▶ _WHAT NEEDS TO BE DONE_
Look in the material below for the line with "diode_d, diode_length, away)" and the line with "for node in", then set down exactly those two lines and all lines between, nothing more.

▶ _RECORDED DATA_
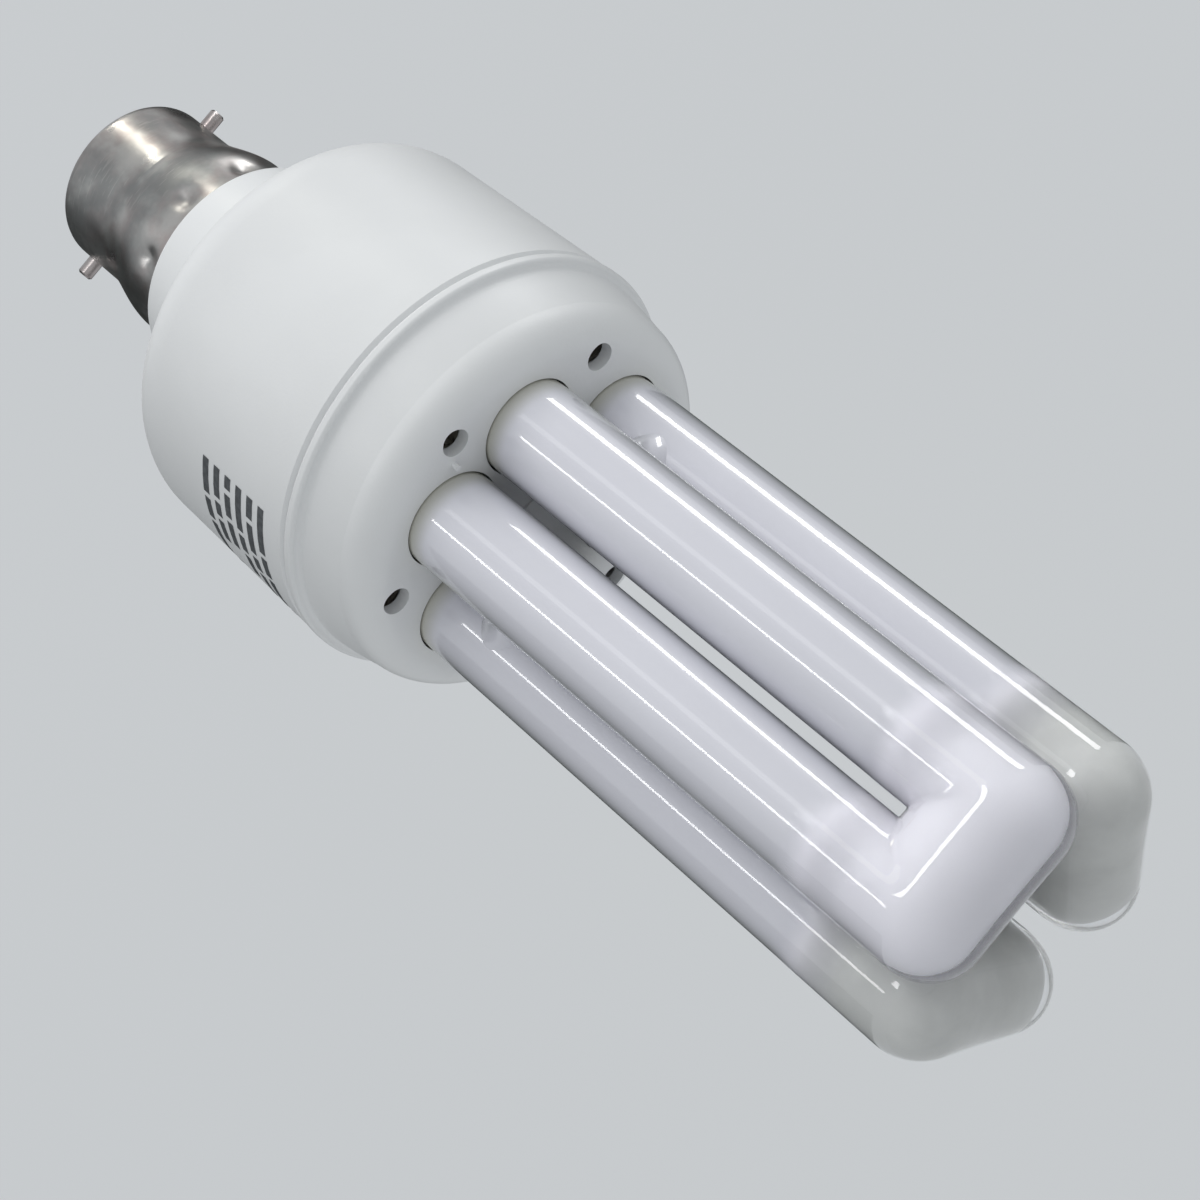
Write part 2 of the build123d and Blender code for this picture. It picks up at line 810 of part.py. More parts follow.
def make_filter_winding():
    spot = on_board(inductor_spot)
    top = board_z - stand_off - inductor_flange
    low = board_z - stand_off - inductor_height + inductor_flange
    coil = drum(inductor_d - 2 * inductor_coil_inset, low, top, spot)
    return coil - drum(inductor_neck_d, low - through, top + through, spot)


def wrap_pin_spots():
    """Where the wrap pins stand, two at each electrode leg, as (x, y, angle, leg, side)."""
    spots = []
    for leg in electrode_spots():
        for side in (-1, 1):
            angle = facing(*leg) + side * wrap_pin_spread
            spot = around(wrap_pin_circle_r, angle)
            spots.append((spot.X, spot.Y, angle, leg, side))
    return spots


def make_wrap_pin(spot):
    x, y, angle, _, _ = spot
    low = board_z - wrap_pin_stub
    return block(wrap_pin_w, wrap_pin_w, low, low + wrap_pin_length, (x, y), angle)


def make_filament_lead(spot):
    """A bare wire from the pinched end of a leg to the side of its wrap pin."""
    x, y, _, leg, side = spot
    start = Vector(leg[0], leg[1], pinch_z) + around(side * filament_pitch / 2, facing(*leg) + 90)
    low = pinch_z - filament_drop
    toward = (Vector(start.X, start.Y, 0) - Vector(x, y, 0)).normalized()
    stop = Vector(x, y, 0) + toward * (wrap_pin_w / 2 + filament_gap)
    run = [start, Vector(start.X, start.Y, low), Vector(stop.X, stop.Y, low)]
    return wire(run, [filament_bend_r], filament_wire_d)


def make_mains_lead(index):
    """An insulated wire from a cap contact up through the neck to the board."""
    x, y = contact_spots()[index]
    hole_x, hole_y = on_board(mains_holes[index])
    low_bend = cap_edge_z + mains_low_bend
    high_bend = shoulder_z + mains_high_bend
    run = [Vector(x, y, insulator_z - contact_plate_rise), Vector(x, y, low_bend)]
    run += [Vector(hole_x, hole_y, high_bend), Vector(hole_x, hole_y, lead_end_z)]
    holes.append((hole_x, hole_y, mains_wire_d))
    return wire(run, [mains_bend_r, mains_bend_r], mains_wire_d)


def make_circuit_board():
    board = drum(2 * board_r, board_z, board_top_z)
    for x, y, size in holes:
        board -= drum(size + 2 * board_hole_fit, board_z - through, board_top_z + through, (x, y))
    for x, y, angle, _, _ in wrap_pin_spots():
        board -= block(wrap_pin_w, wrap_pin_w, board_z - through, board_top_z + through, (x, y), angle)
    return board


nodes = {
    "cap_shell": make_cap_shell(),
    "bayonet_pin_a": make_bayonet_pin(1),
    "bayonet_pin_b": make_bayonet_pin(-1),
    "cap_insulator": make_cap_insulator(),
    "upper_housing": make_upper_housing(),
    "lower_housing": make_lower_housing(),
    "discharge_tube": make_discharge_tube(),
    "tube_cement": make_tube_cement(),
    "smoothing_capacitor": make_smoothing_capacitor(),
    "choke_core_a": make_choke_core(1),
    "choke_core_b": make_choke_core(-1),
    "choke_bobbin": make_choke_bobbin(),
    "choke_winding": make_choke_winding(),
    "drive_core": make_drive_core(),
    "starting_capacitor": make_film_capacitor(starting_spot, starting_size, starting_round),
    "blocking_capacitor": make_film_capacitor(blocking_spot, blocking_size, blocking_round),
    "thermistor": make_thermistor(),
    "start_resistor": make_lying_part(
        start_resistor_spot, resistor_d, resistor_length, start_resistor_angle
    ),
    "trigger_diode": make_lying_part(trigger_spot, trigger_d, trigger_length, trigger_angle),
    "filter_core": make_filter_core(),
    "filter_winding": make_filter_winding(),
}
for index in range(winding_count):
    nodes[f"drive_winding_{index + 1}"] = make_drive_winding(index)
for letter, spot in zip("ab", transistor_spots):
    nodes[f"transistor_{letter}"] = make_transistor(spot)
for letter, spot in zip("ab", base_resistor_spots):
    nodes[f"base_resistor_{letter}"] = make_standing_part(spot, resistor_d, resistor_length, (0, 1, 0))
for index, spot in enumerate(contact_spots()):
    letter = "ab"[index]
    nodes[f"contact_{letter}"] = make_contact(spot)
    nodes[f"contact_solder_{letter}"] = make_contact_solder(spot)
    nodes[f"mains_lead_{letter}"] = make_mains_lead(index)
for index, spot in enumerate(diode_spots, start=1):
    away = (1, 0, 0) if index % 2 else (-1, 0, 0)
    nodes[f"rectifier_diode_{index}"] = make_standing_part(spot, diode_d, diode_length, away)
for index, spot in enumerate(wrap_pin_spots(), start=1):
    nodes[f"wrap_pin_{index}"] = make_wrap_pin(spot)
    nodes[f"filament_lead_{index}"] = make_filament_lead(spot)
nodes["circuit_board"] = make_circuit_board()

os.makedirs("parts", exist_ok=True)
for name, shape in nodes.items():
    export_step(shape, f"parts/{name}.step")
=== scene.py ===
"""Looks of a compact fluorescent bulb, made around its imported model."""

import math

import bmesh
import bpy
from bpy.props import FloatProperty, FloatVectorProperty, IntProperty, PointerProperty
from mathutils import Matrix, Vector
from mathutils.bvhtree import BVHTree


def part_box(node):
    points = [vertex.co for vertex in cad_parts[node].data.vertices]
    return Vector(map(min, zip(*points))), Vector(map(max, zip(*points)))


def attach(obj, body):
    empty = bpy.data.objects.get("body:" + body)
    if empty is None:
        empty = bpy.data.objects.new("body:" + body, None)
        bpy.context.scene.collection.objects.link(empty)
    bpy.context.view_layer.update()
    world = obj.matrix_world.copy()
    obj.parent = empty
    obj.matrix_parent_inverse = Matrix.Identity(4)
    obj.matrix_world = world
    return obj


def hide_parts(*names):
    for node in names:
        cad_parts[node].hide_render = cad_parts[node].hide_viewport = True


bl_info = {
    "name": "Compact fluorescent bulb",
    "version": (1, 0, 0),
    "blender": (4, 5, 0),
    "location": "View3D > Sidebar > Bulb",
    "description": "Cap, glass, print, finishes, lights and camera of a compact fluorescent bulb",
    "category": "Object",
}

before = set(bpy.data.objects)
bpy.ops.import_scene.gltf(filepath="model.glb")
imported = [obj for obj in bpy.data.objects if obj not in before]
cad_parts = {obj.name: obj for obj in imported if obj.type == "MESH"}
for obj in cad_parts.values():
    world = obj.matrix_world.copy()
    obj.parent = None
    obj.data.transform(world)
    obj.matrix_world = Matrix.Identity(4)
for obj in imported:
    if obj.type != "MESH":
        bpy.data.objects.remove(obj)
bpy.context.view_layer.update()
MM = 0.001
BODY = "root"

HOLDER_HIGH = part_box("lower_housing")[1]
BALLAST_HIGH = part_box("upper_housing")[1]
GLASS_LOW, GLASS_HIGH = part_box("discharge_tube")
CAP_LOW, CAP_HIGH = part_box("cap_shell")
NIB_LENGTH = 0.9 * MM
FACE_LEVEL = HOLDER_HIGH.z - NIB_LENGTH
TUBE_TURNS = tuple(math.radians(-90 + 120 * index) for index in range(3))

# Roughness of the glass's gloss, and how far into a bend the clear glass starts to show
GLASS_SHEEN = 0.035
TAKEOVER_START = 0.05

# What all lengths and all colours among the values share
LENGTH = {"min": 0.0, "unit": "LENGTH"}
COLOUR = {"subtype": "COLOR", "size": 3, "min": 0.0, "max": 1.0}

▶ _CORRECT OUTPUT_
    nodes[f"rectifier_diode_{index}"] = make_standing_part(spot, diode_d, diode_length, away)
for index, spot in enumerate(wrap_pin_spots(), start=1):
    nodes[f"wrap_pin_{index}"] = make_wrap_pin(spot)
    nodes[f"filament_lead_{index}"] = make_filament_lead(spot)
nodes["circuit_board"] = make_circuit_board()

os.makedirs("parts", exist_ok=True)
for name, shape in nodes.items():
    export_step(shape, f"parts/{name}.step")
=== scene.py ===
"""Looks of a compact fluorescent bulb, made around its imported model."""

import math

import bmesh
import bpy
from bpy.props import FloatProperty, FloatVectorProperty, IntProperty, PointerProperty
from mathutils import Matrix, Vector
from mathutils.bvhtree import BVHTree


def part_box(node):
    points = [vertex.co for vertex in cad_parts[node].data.vertices]
    return Vector(map(min, zip(*points))), Vector(map(max, zip(*points)))


def attach(obj, body):
    empty = bpy.data.objects.get("body:" + body)
    if empty is None:
        empty = bpy.data.objects.new("body:" + body, None)
        bpy.context.scene.collection.objects.link(empty)
    bpy.context.view_layer.update()
    world = obj.matrix_world.copy()
    obj.parent = empty
    obj.matrix_parent_inverse = Matrix.Identity(4)
    obj.matrix_world = world
    return obj


def hide_parts(*names):
    for node in names:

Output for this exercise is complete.